These are the key concepts you need to understand to accurately answer the question.

Raoult's Law
Raoult's law plays a pivotal role in describing the vapor pressure of a solvent in a solution as a function of its concentration. It asserts that the partial vapor pressure of each component in an ideal mixture is directly proportional to its mole fraction in the solution.

For a solution with multiple components, Raoult's law can be expressed as:\( p_i = x_i \times P_i^\text{sat} \), where:\( p_i \) is the partial pressure of component \( i \) in the gas phase, \( x_i \) is the mole fraction of \( i \) in the liquid phase, and \( P_i^\text{sat} \) is the saturation pressure of component \( i \). Understanding this concept is crucial when dealing with the major component in a mixture, like water in the example provided.
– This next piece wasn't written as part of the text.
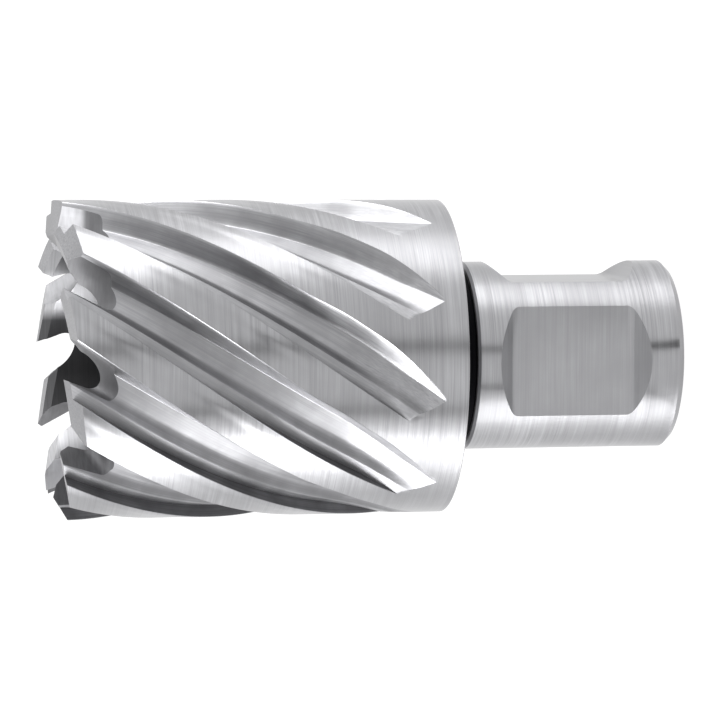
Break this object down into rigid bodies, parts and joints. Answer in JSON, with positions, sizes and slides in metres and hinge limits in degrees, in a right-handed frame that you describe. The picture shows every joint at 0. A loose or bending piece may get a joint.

To apply Raoult's law, one must determine the mole fraction of the component, which can be calculated from the mole percentage, as shown in the given exercise for water. Once known, this fraction is multiplied by the established saturation pressure of the component at a given temperature to find its partial pressure in the overall system.
Henry's Law
On the other end of the spectrum, Henry's law explains the behavior of gases that are sparingly soluble in a liquid. The partial pressure of the gas above the solution is proportionate to the concentration of the gas dissolved in the liquid. A practical equation for Henry’s law is:\( p_i = x_i \times H_i \), where:\( p_i \) denotes the partial pressure of the gas, \( x_i \) is the mole fraction of the gas in the liquid, and \( H_i \) is Henry's law constant for the gas at a given temperature.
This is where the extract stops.